Deposited research article

Universality in large-scale structure of complete genomes

Li-Ching Hsieh1,2, Ta-Yuan Chen1, Chang-Heng Chang1, Wen-Lang Fan1 and Hoong-Chien Lee1,2,3*

Author Affiliations

1 Department of Physics, National Central University, Chungli, Taiwan 320

2 Department of Life Sciences, National Central University, Chungli, Taiwan 320.

3 Center for Complex Systems, National Central University, Chungli, Taiwan 320

For all author emails, please log on.

Genome Biology 2004, 5:P7 doi:10.1186/gb-2004-5-3-p7


This is the first version of this article to be made available publicly.
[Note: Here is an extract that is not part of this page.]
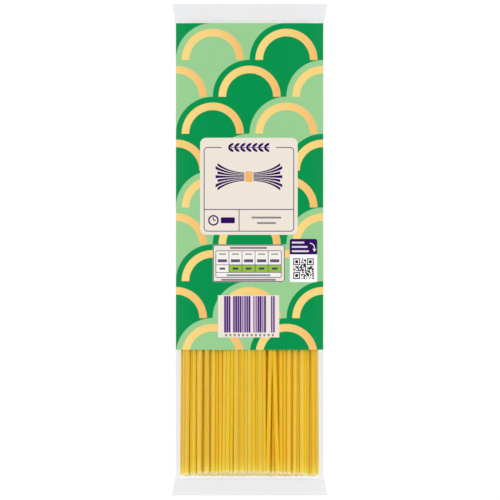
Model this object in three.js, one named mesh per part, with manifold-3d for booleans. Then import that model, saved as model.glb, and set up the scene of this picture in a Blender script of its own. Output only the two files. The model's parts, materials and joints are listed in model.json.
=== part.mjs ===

Published: 28 January 2004

Abstract

The abundance of duplications in genomes in the form of paralogs, pseudogenes and a variety of repeats suggests that genomes may have used duplications as one mode for their growth. However a systematic knowledge on all possible duplications in whole genomes is still lacking. This paper reports the results of a detailed study of occurrence frequencies of short oligonucleotides in all extant complete genomes. We found a systematic pattern of repeats of short oligonucleotides that places all the complete genomes except Plasmodium in a single universality class expressed by an extremely simple formula. Our analysis of the data combined with computer simulation of genome growth models suggest a simple coarse-grain representation of genome growth: the ancestors of the genomes began to grow when they were no greater than 300 b in length via a mechanism whose main components were neutral stochastic segmental replicative translocations and random small mutations.